The trial of the alleged kidnappers and killers of American journalist Daniel Pearl in Hyderabad, Pakistan is yet another example of something that only passes for international law. In this closed-door session in a prison, from which reporters are barred, the proceedings have been adjourned at least three times, in part because defense counsel shows up only when they feel like it. The judge has now been replaced twice. (Judge No. 1 was replaced because one of the defendants confessed in a pretrial proceeding. Judge No. 2 was replaced for failing to stop the defendants from making “threatening gestures” toward the prosecutor.) The trial degenerates as the defense team yesterday accused prosecutors of “blasphemy against Islam.” We are witnessing, again and again, the failure of any international consensus on legal principles or procedures. All that is left is an international passion for law of the “I’ll-sew-the-costumes-you-paint-the-barn” variety.
By the same token, the world now knows that there was no “massacre” in Jenin. There was an attempt to stage, with the help of the United Nations, what would have been a show trial. As it turns out, this included manipulation of evidence, the empanelling of a “jury,” and the collection of statements and narratives—all the accoutrements of a real trial. But there was no body of law guiding these actions. It would have been simply a show of hands: “Who thinks this was valid?”
What is “international law?” Not international human rights law (which we can almost agree upon, at least among civilized countries), but what law controls in wars between nations—aside from the laws of self-interest, which have controlled wars for all time?
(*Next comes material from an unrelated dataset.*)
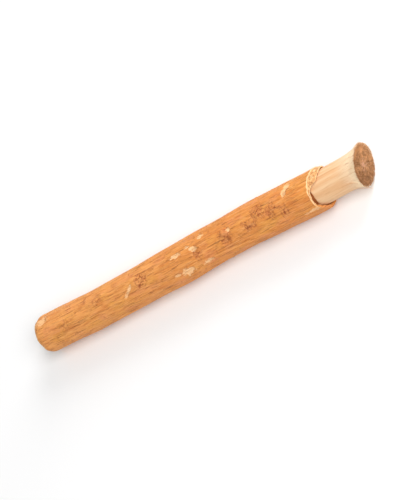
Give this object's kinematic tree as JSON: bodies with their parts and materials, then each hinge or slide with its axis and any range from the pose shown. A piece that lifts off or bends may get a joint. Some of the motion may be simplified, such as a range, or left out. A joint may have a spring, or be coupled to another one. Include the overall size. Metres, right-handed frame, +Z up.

In an effort to mount an ex-post-facto defense of his siege on Ramallah, this week Israeli Prime Minister Ariel Sharon confronted President Bush with his “Pelican Brief.” The 100-page Israeli report details the involvement of Arafat in financing and supporting criminal acts of murder and terror. While as an evidentiary matter, the Israeli report is compelling, the Palestinians dismiss it as a “forgery,” and U.S. officials say it’s “too early to comment.” It’s not too early to comment. It’s simply that there is no forum in which to test the authenticity of Israel’s “evidence.” There is no “war court” to examine the justness of Israel’s war. And when, as is the case here, there is no court, the evidence is immaterial. Even a smoking gun has no value without a jury to examine it. So the world, including my Slate colleague Robert Wright, dismisses Israel’s “Exhibit A” without even reading it. We do not ignore great hunks of evidence in domestic criminal trials. But when it comes to war—against Saddam Hussein or Yasser Arafat—the domestic legal model fails. Evidence is irrelevant.
This is not an argument for reckless, unchecked international aggression. It is an argument against trusting that the only other alternative is slow, deliberate international tribunals, imposing phantom rules invented on the fly. Law is a system best imposed after the fact. The Nuremburg trials occurred only after the atrocities. It is only because we’ve become so reliant on the illusory comfort of our justice system that we believe it can apply, without question, to aggression between nations.
Despite a great surplus of trials, mock trials, fact-finding missions and tribunals, there remains a paucity of justice in the world just now. When the United States chose this week to renounce participation in the International Criminal Court, the world recoiled at the U.S. implication that simply because someone has a robe and a gavel does not mean that justice will be done. If there is an international calculus with which to determine when wars are just (as opposed to just a pursuit of self-interest), the International Criminal Court has yet to invent it. And in lieu of such a body of law, the International Criminal Court risks being to international criminal law what the United Nations is to world peace—an aggregation of self-interests, bringing the kind of bargaining and influence-trading inevitable in a regime of majority rules.
The United States should bear some responsibility for the world’s sudden insistence that there can be some kind of international consensus on justice between nations. We became so enamored with our own court system we convinced the rest of the planet that a war on terror that doesn’t include infinite numbers of trials and fact-findings and rulings is illegitimate. Now we pay the consequences by accumulating unheeded evidence, making unheard opening statements, and taking depositions while Rome burns.